Mistake #4: Mixing Personal and Business Finances
New business owners sometimes treat company accounts as extensions of their personal finances. This practice can undermine one of the primary reasons entrepreneurs form legal entities in the first place: liability protection.
Commingling personal and business funds may make it easier for creditors or litigants to argue that the company is not truly separate from its owners. To maintain legal protections, entrepreneurs should:
- Open dedicated business bank accounts
- Maintain accurate financial records
- Document owner contributions and distributions
- Follow corporate formalities
Maintaining clear separation between personal and business finances is essential for protecting both the company and its owners.
Mistake #5: Neglecting Employment and Independent Contractor Issues
Many startups rely heavily on contractors, consultants, and part-time workers during their early stages. However, improperly classifying workers can create substantial legal and tax exposure. Misclassification may lead to disputes involving:
- Wage and hour claims
- Payroll taxes
- Employee benefits
- Workers’ compensation obligations
- Government audits
Entrepreneurs should understand the legal distinctions between employees and independent contractors and ensure that appropriate agreements and policies are in place.
Mistake #6: Using Generic Online Legal Documents
The internet has made business formation easier than ever, but convenience can sometimes create risk. Many entrepreneurs rely on generic templates for operating agreements, contracts, partnership agreements, and other important legal documents.
While templates may appear sufficient initially, they often fail to address the unique circumstances of a particular business. As a result, critical issues may be left unresolved, including ownership rights, dispute resolution procedures, intellectual property ownership, and exit planning. Customized legal documentation is often a worthwhile investment that can prevent far more expensive problems later.
Mistake #7: Ignoring Long-Term Tax Planning
Tax considerations should be part of the business formation process—not an afterthought. The structure chosen during formation can significantly affect:
- Income taxation
- Self-employment taxes
- Profit distributions
- Investor participation
- Business sales
- Succession planning
Entrepreneurs who fail to consider tax implications early may discover that restructuring later is costly and disruptive.
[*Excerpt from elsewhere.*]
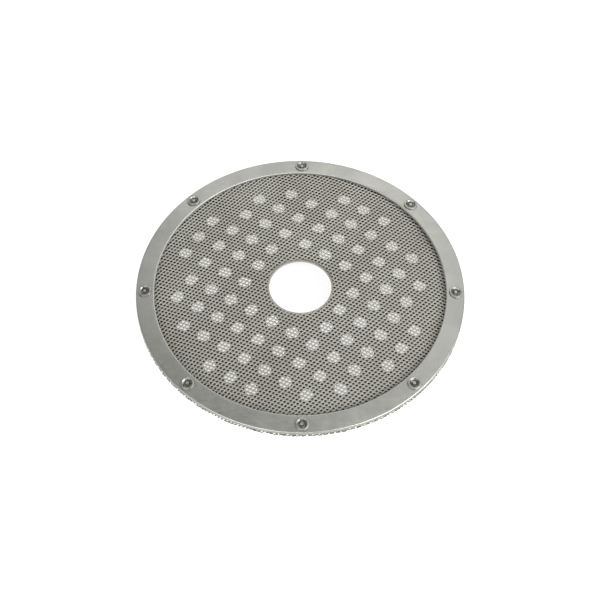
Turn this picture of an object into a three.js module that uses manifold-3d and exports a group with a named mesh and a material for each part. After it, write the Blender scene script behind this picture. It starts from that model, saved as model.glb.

Integrating legal and tax planning from the beginning can create opportunities for greater efficiency and long-term value.
Mistake #8: Failing to Plan for Growth and Exit Strategies
Many entrepreneurs focus exclusively on launching the business without considering what success might eventually look like. Questions worth addressing early include:
- Will outside investors be sought?
- Could the business be sold one day?
- Will ownership transfer to family members?
- How will future partners be admitted?
- What happens if an owner leaves unexpectedly?
Thoughtful planning today can help avoid major obstacles tomorrow. Businesses that anticipate growth are often better positioned to attract investors, complete transactions, and navigate ownership transitions.
Building a Strong Foundation for Long-Term Success
Business formation involves far more than filing organizational documents with the state. The decisions made during the startup phase can influence a company’s legal, financial, and operational success for years to come.
By avoiding common legal mistakes and implementing a thoughtful formation strategy, entrepreneurs can create a solid foundation for growth, investment, and eventual exit opportunities.
For business owners, the goal is not simply starting a company—it is building a business that can thrive, scale, and create long-term value. Proper legal planning during formation is one of the most important steps toward achieving that objective.